Short exercise: Repeat the listing below word for word, stopping after the line that contains "base_z = 104.4; // [104:0.2:112]".

Stored data:

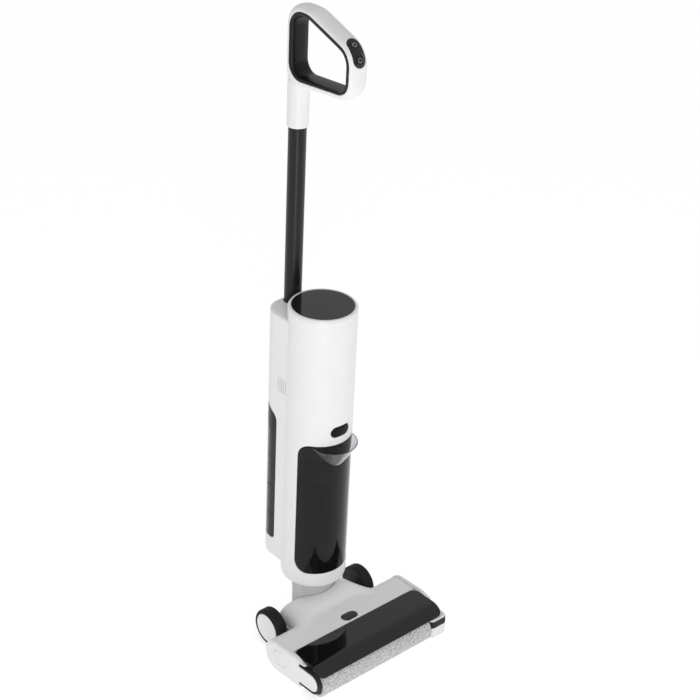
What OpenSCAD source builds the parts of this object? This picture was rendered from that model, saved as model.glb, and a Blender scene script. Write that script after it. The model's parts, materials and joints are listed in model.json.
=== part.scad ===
// Cordless wet-and-dry floor washer: floor head, tilting neck, upright body, tube and handle.
// All lengths are in millimetres. X runs along the roller, -Y is the front and +Z is up.
// The origin is on the floor, below the middle of the whole machine.

/* [Stance] */
// Forward lean of the parked upright, in degrees
lean = 3.7; // [2:0.1:4.5]
// Height of the body's lower face above the floor, on its axis
base_z = 104.4; // [104:0.2:112]

/* [Upright body] */
// Radius of the round front
body_r = 56; // [55.6:0.1:56.6]
// Length of the body along its own axis
body_len = 519; // [515:1:530]
// Half width of the flat side walls
side_x = 51.5; // [51.2:0.1:51.8]
// Distance from the body's axis to the rear wall
rear_y = 91.5; // [90.5:0.5:92.5]
// Radius of the two rear corners
rear_r = 36; // [30:1:40]
// Height of the rear housing's flat top above the body's lower face
rear_top = 495; // [492:1:498]
// Height of the rear housing's underside above the body's lower face
rear_bottom = 24; // [22:1:25]
// Wall thickness of the body shells
wall = 2.6; // [2:0.1:2.8]

/* [Tanks] */
// Lower edge of the front tank window
window_low = 30; // [29:0.5:32]
// Upper edge of the front tank window
window_high = 287; // [286:0.5:287.5]
// Wall thickness of both tanks
tank_wall = 2.2; // [1.6:0.1:2.6]
// Height at which the dirty water tank's cup meets its lid
cup_top = 258; // [250:1:262]
// Height at which the clean water tank meets its cap
clean_top = 277; // [270:1:285]

/* [Tube and handle] */
// Outer radius of the tube
tube_r = 14.3; // [14:0.1:14.6]
// Distance from the body's axis to the tube's axis
tube_y = 75; // [74.5:0.1:75.5]
// Height of the handle stem's lower end
stem_low = 795; // [780:1:810]
// Half width of the handle loop
loop_half = 16.5; // [15:0.5:18]

/* [Floor head] */
// Half width of the head over both end caps
head_half = 145; // [144:0.5:147]
// Thickness of each end cap's plate
cap_t = 8; // [7:0.5:8.5]
// Radius of the fleece roller
roller_r = 23.5; // [23:0.1:23.8]
// Distance of the roller's axis in front of the body's foot
roller_y = -166; // [-166.6:0.2:-165.8]
// Height of the head's flat top
head_top_z = 57.4; // [57.4:0.2:59]
// Front edge of the white top shell, where the black cover starts
cover_rear_y = -110.3; // [-112:0.1:-110]

/* [Wheels] */
// Radius of the rear wheels
wheel_r = 33; // [32:0.5:33.5]
// Width of a wheel
wheel_w = 22; // [18:1:22]
// Distance of the wheel axle in front of the body's foot
axle_y = -6; // [-7:0.5:-5]
// Distance from the middle of the head to the inner face of a wheel
wheel_x = 88; // [86:1:90]

/* [Hidden] */
$fn = 96;

// Colours
white = [0.93, 0.93, 0.93];
black = [0.06, 0.06, 0.06];
dark = [0.16, 0.16, 0.17];
grey = [0.55, 0.56, 0.57];
smoke = [0.12, 0.13, 0.16, 0.6];
steel = [0.72, 0.73, 0.75];
fleece = [0.78, 0.78, 0.78];
board_green = [0.05, 0.3, 0.16];
copper = [0.75, 0.5, 0.2];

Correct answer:
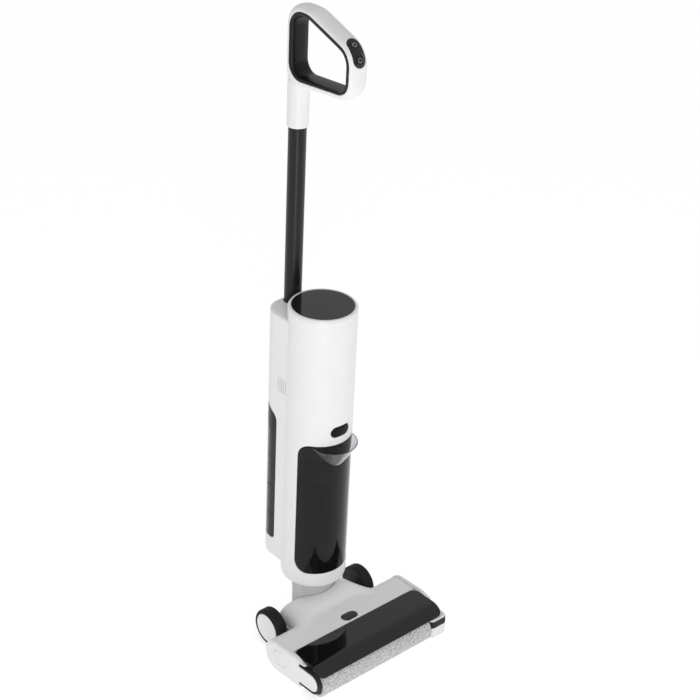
What OpenSCAD source builds the parts of this object? This picture was rendered from that model, saved as model.glb, and a Blender scene script. Write that script after it. The model's parts, materials and joints are listed in model.json.
=== part.scad ===
// Cordless wet-and-dry floor washer: floor head, tilting neck, upright body, tube and handle.
// All lengths are in millimetres. X runs along the roller, -Y is the front and +Z is up.
// The origin is on the floor, below the middle of the whole machine.

/* [Stance] */
// Forward lean of the parked upright, in degrees
lean = 3.7; // [2:0.1:4.5]
// Height of the body's lower face above the floor, on its axis
base_z = 104.4; // [104:0.2:112]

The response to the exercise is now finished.